Cari Fukunaga ne lésine pas sur la brume et le mystère pour sa Jane Eyre, mais il est plus réservé sur les élans lyriques : la passion se trouve davantage du côté de la souffrance, qu’elle soit physique (la tête cognée contre le mur avec un bouquin – hardback, évidemment -, j’en ai encore mal rien que d’y penser) ou morale (viens-là que je t’humilie). La flamme n’a rien de métaphorique : c’est le feu qui permet de se réchauffer un peu, qui met en lumière les zones d’ombres autour de M. Rochester et qui finira par ravager Thornfiels-Hall. En somme, on ne brûle pas d’amour, mais on meurt de froid (et de tuberculose).

Cet univers où l’abandon n’est jamais amoureux met bien en valeur la tenacité de Jane. Muette quand il y a tout lieu de se plaindre, elle a la répartie bien sentie lorsqu’on veut s’apitoyer sur son sort (mais comme M. Rochester en a aussi, cela donne des répliques piquantes : interrogeant Jane sur sa vie passée, qu’elle a d’emblée refusé de qualifier de drame, il conclut ironiquement qu’avoir été chassée par sa tante et traitée comme une moins que rien en pensionnat, effectivement, aucun drame ; un peu plus tard, Jane ayant défendu ses dessins en expliquant que peindre est le plus grand plaisir qu’elle a dans la vie, il lui rétorque qu’elle n’a pas du en connaître beaucoup). Loin d’être une pauvre petite chose, elle possède, comme le lui fait remarquer Helen avant de mourir, la volonté de vivre. Et c’est donc avec une constance qui laisse peu à peu apparaître force et détermination là où l’on ne voyait qu’indifférence, qu’elle fait face à la vie.
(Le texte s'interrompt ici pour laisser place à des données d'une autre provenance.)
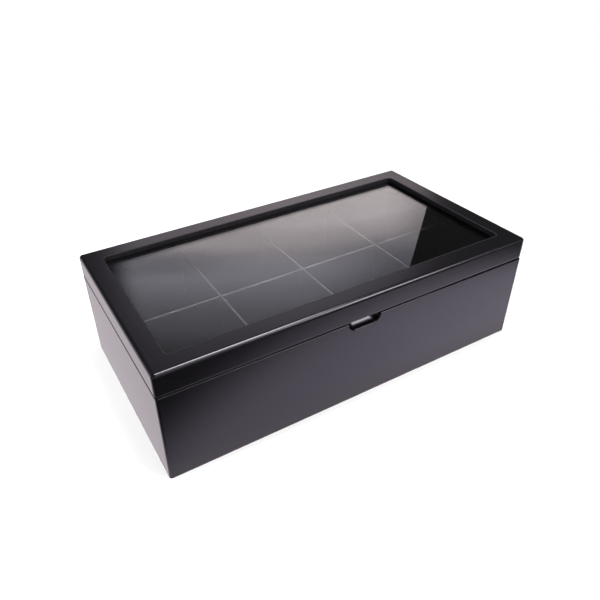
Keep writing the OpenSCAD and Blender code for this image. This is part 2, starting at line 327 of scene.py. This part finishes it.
def brushed_metal(name, colour, roughness, stretch):
    material, tree, output, place = new_material(name)
    along = add(tree, "Mapping", {"Scale": stretch}, {"Vector": place})
    lines = add(tree, "TexNoise", {"Scale": 1 / scratch_width, "Detail": 3.0},
                {"Vector": along.outputs["Vector"]})
    bump = add(tree, "Bump", {"Strength": 1.0, "Distance": scratch_depth},
               {"Height": lines.outputs["Fac"]})
    rough = add(tree, "MapRange", {"To Min": roughness - 0.05, "To Max": roughness + 0.05},
                {"Value": lines.outputs["Fac"]})
    surface = add(tree, "BsdfPrincipled", {"Base Color": linear(colour), "Metallic": 1.0},
                  {"Roughness": rough.outputs["Result"], "Normal": bump.outputs["Normal"]})
    tree.links.new(surface.outputs["BSDF"], output.inputs["Surface"])
    return material


def pad_rubber(name):
    material, tree, output, place = new_material(name)
    skin = add(tree, "TexNoise", {"Scale": 1 / skin_grain, "Detail": 2.0}, {"Vector": place})
    bump = add(tree, "Bump", {"Strength": 1.0, "Distance": skin_height},
               {"Height": skin.outputs["Fac"]})
    surface = add(tree, "BsdfPrincipled",
                  {"Base Color": linear("#0f0f10"), "Roughness": 0.75, "IOR": 1.52},
                  {"Normal": bump.outputs["Normal"]})
    tree.links.new(surface.outputs["BSDF"], output.inputs["Surface"])
    return material


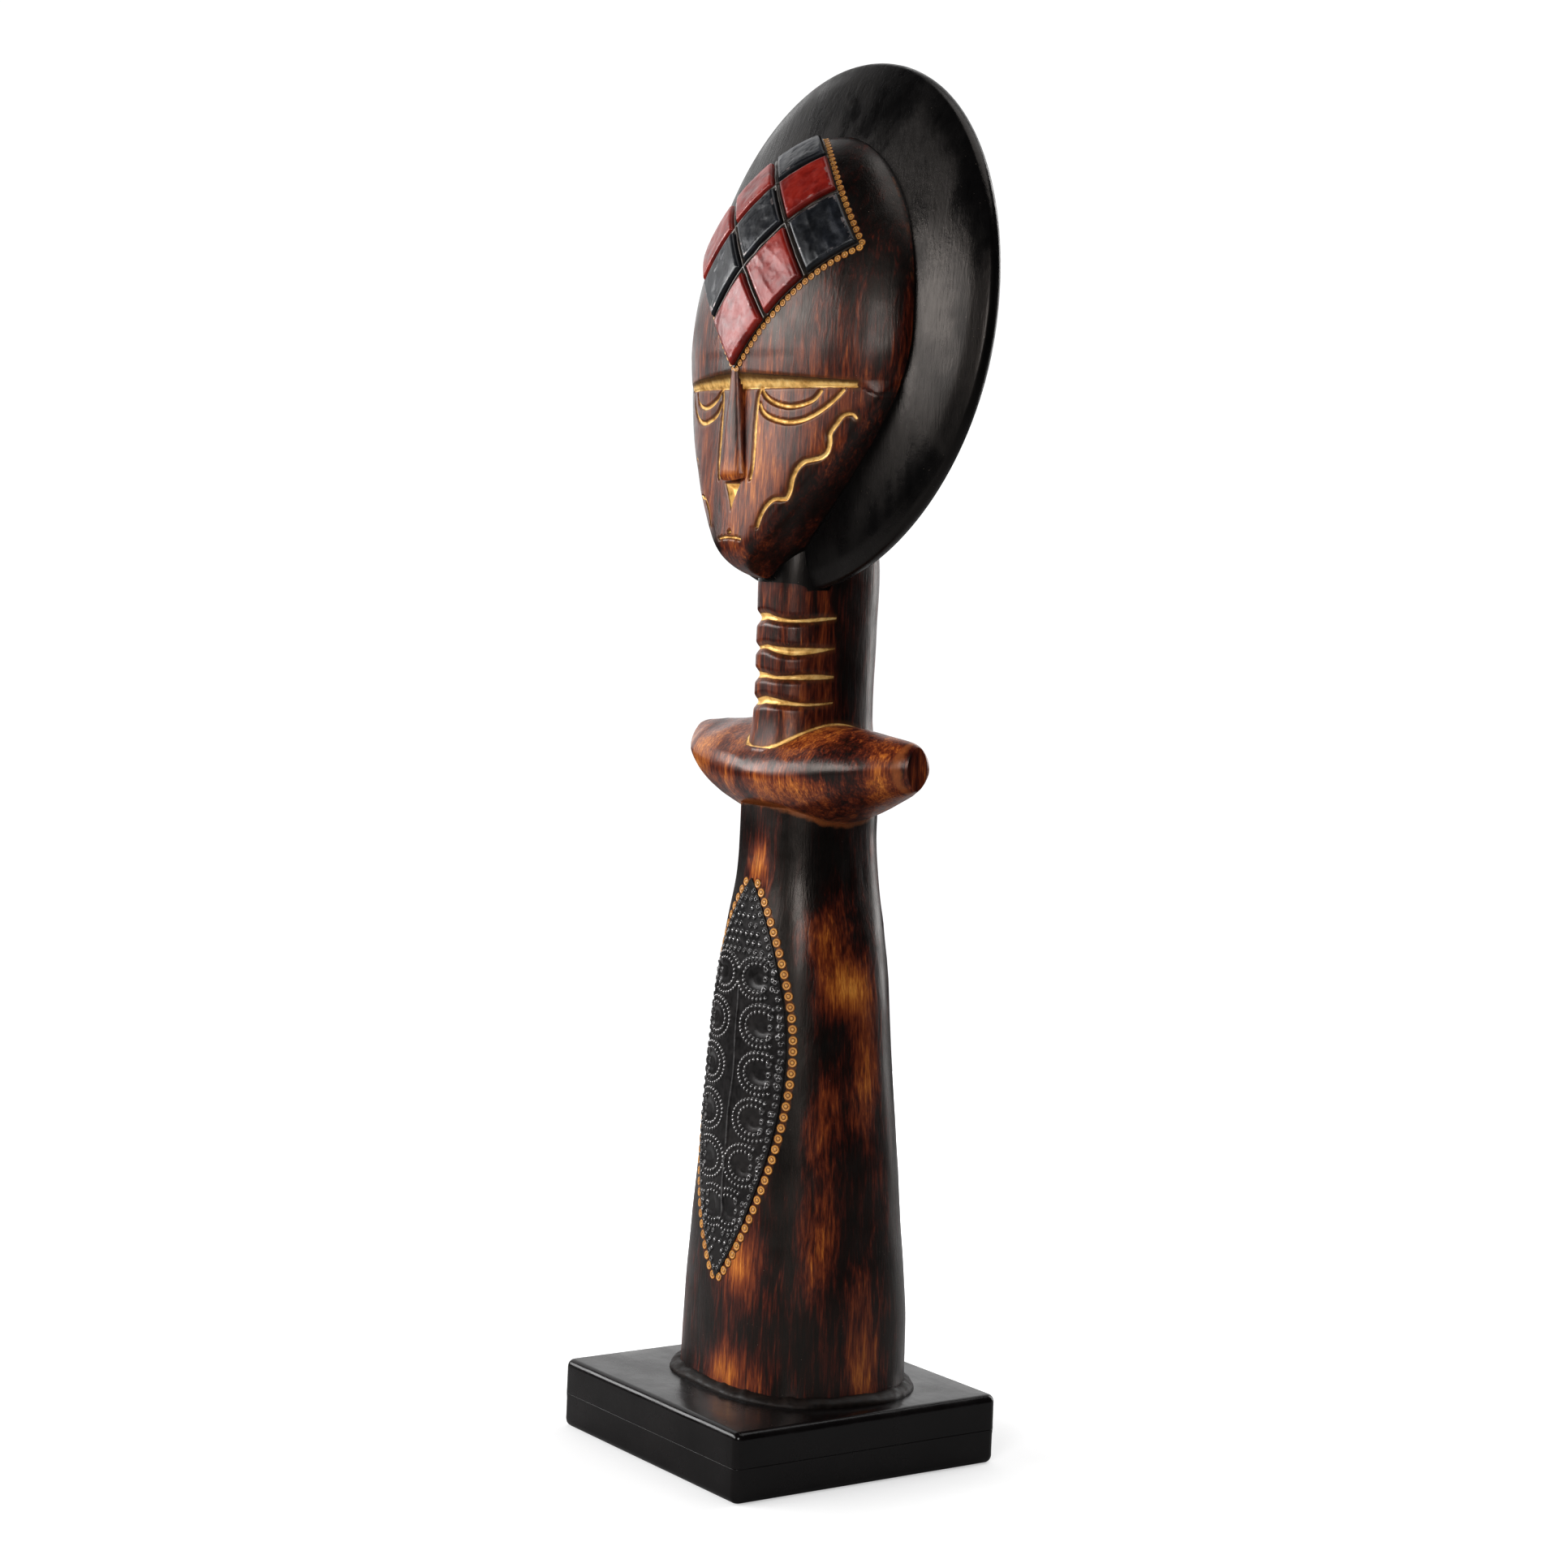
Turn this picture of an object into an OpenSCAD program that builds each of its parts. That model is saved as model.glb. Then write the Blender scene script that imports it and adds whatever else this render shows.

Il y a chez elle une espèce de droiture, comme naturelle, l’aplomb de ne s’être jamais égarée, jamais arrêtée, qui lui permet d’avancer avec simplicité, pour ainsi dire sans effort, sourde à toute faiblesse avec ses bandeaux de cheveux sur les oreilles (ou dessous, ce qui est encore pire – c’est vraiment la seule coiffure qui ne va à personne ; à croire que Miss Ingram, très intéressée par M. Rochester, l’a inventée pour enlaidir la gouvernante). Elle aurait lu chaque jour les stoïciens que je n’aurais pas été surprise. 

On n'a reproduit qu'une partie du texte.